## PROVIDED RECORDS
━━━━━━━━━━━━━━━━━━━━━━━━━━━━━━

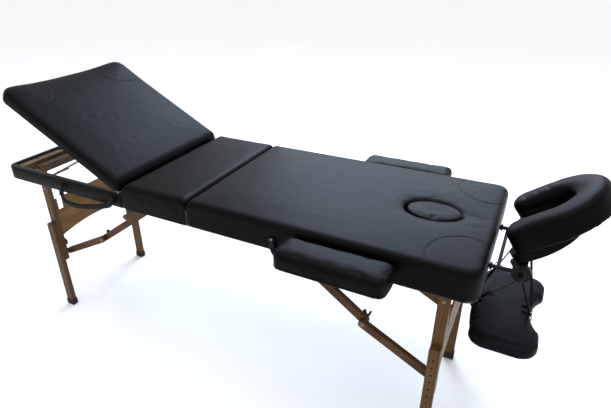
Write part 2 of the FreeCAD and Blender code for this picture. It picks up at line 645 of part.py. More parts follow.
# ---- carrying strap ------------------------------------------------------------------------
def carry_strap():
    """Limp handle band on the back half's front rail, held by a stud at each end."""
    bars = [link(a, b, CARRY_WIDE, *CARRY_Y) for a, b in zip(STRAP_ROUTE, STRAP_ROUTE[1:])]
    ends = [rod_y(x, z, 7, CARRY_Y[0] - 1.5, -HALF_WIDTH) for x, z in (STRAP_ROUTE[0], STRAP_ROUTE[-1])]
    return bars[0].fuse(bars[1:] + ends)


# ---- the whole table -----------------------------------------------------------------------
def leg_set(half, place):
    """Every leg and brace piece of one half; place mirrors it where needed."""
    save(half + "_leg_pivot_rod", place(leg_pivot_rod()))
    save(half + "_brace_anchors", place(brace_anchors()))
    save(half + "_upper_legs", place(upper_legs()))
    save(half + "_head_rail", place(head_rail()))
    save(half + "_leg_panel", place(leg_panel()))
    save(half + "_brace_pins", place(brace_pins()))
    save(half + "_upper_braces", place(upper_braces()))
    save(half + "_lower_braces", place(lower_braces()))
    for side, turn in (("front", flip_y), ("rear", lambda shape: shape)):
        save(half + "_lower_leg_" + side, place(turn(lower_leg())))
        save(half + "_foot_" + side, place(turn(foot())))
        save(half + "_leg_knob_" + side, place(turn(leg_knob())))


def long_half():
    save("long_side_rails", side_rails().cut(armrest_bores()))
    save("long_cross_rails", Part.makeCompound([end_rail(), fold_rail()]))
    save("long_deck", long_deck())
    save("long_pad", long_pad())
    save("long_skirt", long_skirt())
    save("long_socket_blocks", socket_blocks())
    save("long_hinge_leaf", fold_leaf(0))
    save("face_hole_plug", face_hole_plug())
    leg_set("long", lambda shape: shape)
    for side, turn in (("front", flip_y), ("rear", lambda shape: shape)):
        save("armrest_%s_pad" % side, turn(armrest_pad()))
        save("armrest_%s_bracket" % side, turn(armrest_bracket()))


def back_half():
    save("back_side_rails", flip_x(side_rails()))
    cross = [flip_x(end_rail()), flip_x(fold_rail()), backrest_hinge_rail()]
    save("back_cross_rails", Part.makeCompound(cross))
    save("seat_deck", seat_deck())
    save("seat_pad", seat_pad())
    save("back_side_vinyl", back_side_vinyl())
    save("back_socket_blocks", flip_x(socket_blocks()))
    leaves = [flip_x(fold_leaf(1)), backrest_rail_leaf(), backrest_pin()]
    save("back_hinge_leaves", Part.makeCompound(leaves))
    save("prop_racks", prop_racks())
    save("back_carry_strap", carry_strap())
    leg_set("back", flip_x)
    save("backrest_board", backrest_board())
    save("backrest_pad", backrest_pad())
    save("backrest_hinge_leaf", Part.makeCompound([backrest_leaf()] + backrest_clips().Solids))
    save("backrest_prop", backrest_prop())


def cradle_end():
    save("cradle_frame", cradle_frame())
    save("cradle_platform", cradle_platform())
    save("face_cushion", face_cushion())
    save("cam_lever", cam_lever())
    save("arm_shelf", arm_shelf())
    save("shelf_straps", shelf_straps())


os.makedirs(OUT, exist_ok=True)
long_half()
back_half()
save("fold_hinge_pins", fold_pins())
cradle_end()
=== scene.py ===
import math

import bmesh
import bpy
import numpy as np
from mathutils import Matrix, Vector, noise
from mathutils.bvhtree import BVHTree


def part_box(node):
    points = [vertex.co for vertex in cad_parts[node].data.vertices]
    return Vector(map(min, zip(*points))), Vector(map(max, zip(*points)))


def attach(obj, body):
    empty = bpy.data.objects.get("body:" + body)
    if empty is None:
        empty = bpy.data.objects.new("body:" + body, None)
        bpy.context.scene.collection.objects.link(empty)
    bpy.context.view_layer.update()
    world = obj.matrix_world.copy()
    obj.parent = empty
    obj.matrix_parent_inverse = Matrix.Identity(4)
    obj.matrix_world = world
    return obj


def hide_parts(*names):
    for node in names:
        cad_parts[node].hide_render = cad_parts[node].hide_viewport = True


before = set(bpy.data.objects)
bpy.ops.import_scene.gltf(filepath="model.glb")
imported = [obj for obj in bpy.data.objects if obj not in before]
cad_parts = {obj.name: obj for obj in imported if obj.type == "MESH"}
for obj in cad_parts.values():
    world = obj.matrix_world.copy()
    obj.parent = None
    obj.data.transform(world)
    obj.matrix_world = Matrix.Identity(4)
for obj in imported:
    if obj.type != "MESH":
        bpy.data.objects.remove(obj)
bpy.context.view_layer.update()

# ---- places, in metres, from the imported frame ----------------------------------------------
def middle(node):
    low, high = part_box(node)
    return (low + high) / 2


FOLD_X = middle("fold_hinge_pins").x
PAD_LOW, PAD_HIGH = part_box("long_pad")
TOP, DECK_TOP, RAIL_LOW = PAD_HIGH.z, PAD_LOW.z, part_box("long_skirt")[0].z
RAIL_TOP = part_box("long_side_rails")[1].z
HALF_WIDTH = 0.300
HALF_LENGTH = 0.925
CORNER_R = 0.042
HINGE = Vector((FOLD_X - 0.300, 0, 0.715))
BACK_TILT = math.radians(27.5)
CRADLE = Vector((FOLD_X + 1.008, 0, 0.693))
CRADLE_TILT = math.radians(36)
WAIST = 0.030                          # depth of the shelf's curved-in outer edge
SKIN = 0.0026                          # vinyl of a cover with an open underside
PANEL_OUT = 0.8521                     # leg panel's outer face, from the fold
LEG_OUT_Y = 0.2201
BRACE_R = 0.014
UPPER_BRACE_IN, LOWER_BRACE_OUT = 0.149, 0.186
HUB_OUT_Y, AXLE_END_Y, ROD_Y = 0.127, 0.158, 0.120
SLEEVE_Y, STRAP_END_Y = 0.151, 0.016
BLOCK_X, BLOCK_TOP = 0.884, 0.7161     # socket blocks' screws
WRAP_IN = 0.0254                       # inner face of the vinyl round the open frame
BACK_PATCH = [(0.0, 0.0185), (-0.008, 0.062), (-0.004, 0.10), (0.012, 0.134), (0.035, 0.155),
              (0.072, 0.176), (0.106, 0.176), (0.1375, 0.166)]
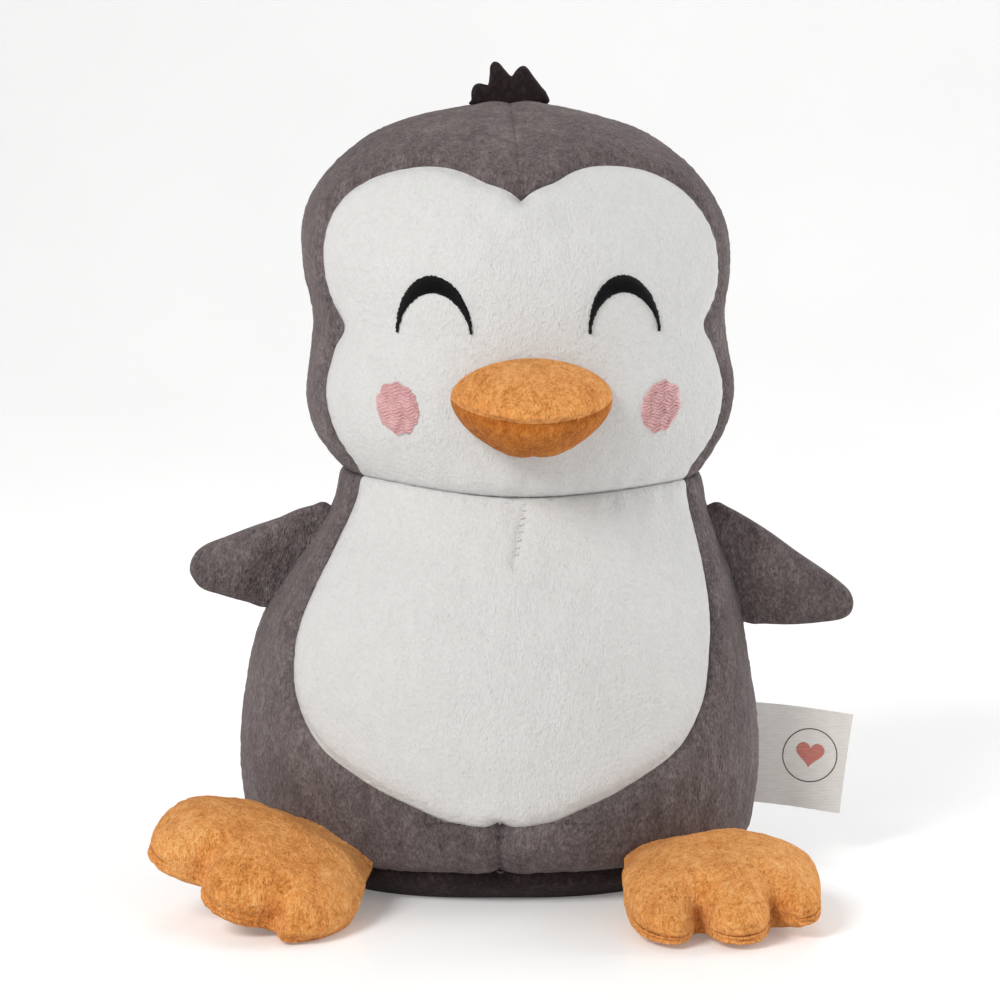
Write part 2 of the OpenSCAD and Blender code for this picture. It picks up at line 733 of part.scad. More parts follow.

━━━━━━━━━━━━━━━━━━━━━━━━━━━━━━

## WHAT IS EXPECTED
Transcribe each line of the data above, unaltered, from the one where "os.makedirs(OUT, exist_ok=True)" appears to the one where "before = set(bpy.data.objects)" appears, inclusive of both.

## OUTPUT BELOW
os.makedirs(OUT, exist_ok=True)
long_half()
back_half()
save("fold_hinge_pins", fold_pins())
cradle_end()
=== scene.py ===
import math

import bmesh
import bpy
import numpy as np
from mathutils import Matrix, Vector, noise
from mathutils.bvhtree import BVHTree


def part_box(node):
    points = [vertex.co for vertex in cad_parts[node].data.vertices]
    return Vector(map(min, zip(*points))), Vector(map(max, zip(*points)))


def attach(obj, body):
    empty = bpy.data.objects.get("body:" + body)
    if empty is None:
        empty = bpy.data.objects.new("body:" + body, None)
        bpy.context.scene.collection.objects.link(empty)
    bpy.context.view_layer.update()
    world = obj.matrix_world.copy()
    obj.parent = empty
    obj.matrix_parent_inverse = Matrix.Identity(4)
    obj.matrix_world = world
    return obj


def hide_parts(*names):
    for node in names:
        cad_parts[node].hide_render = cad_parts[node].hide_viewport = True


before = set(bpy.data.objects)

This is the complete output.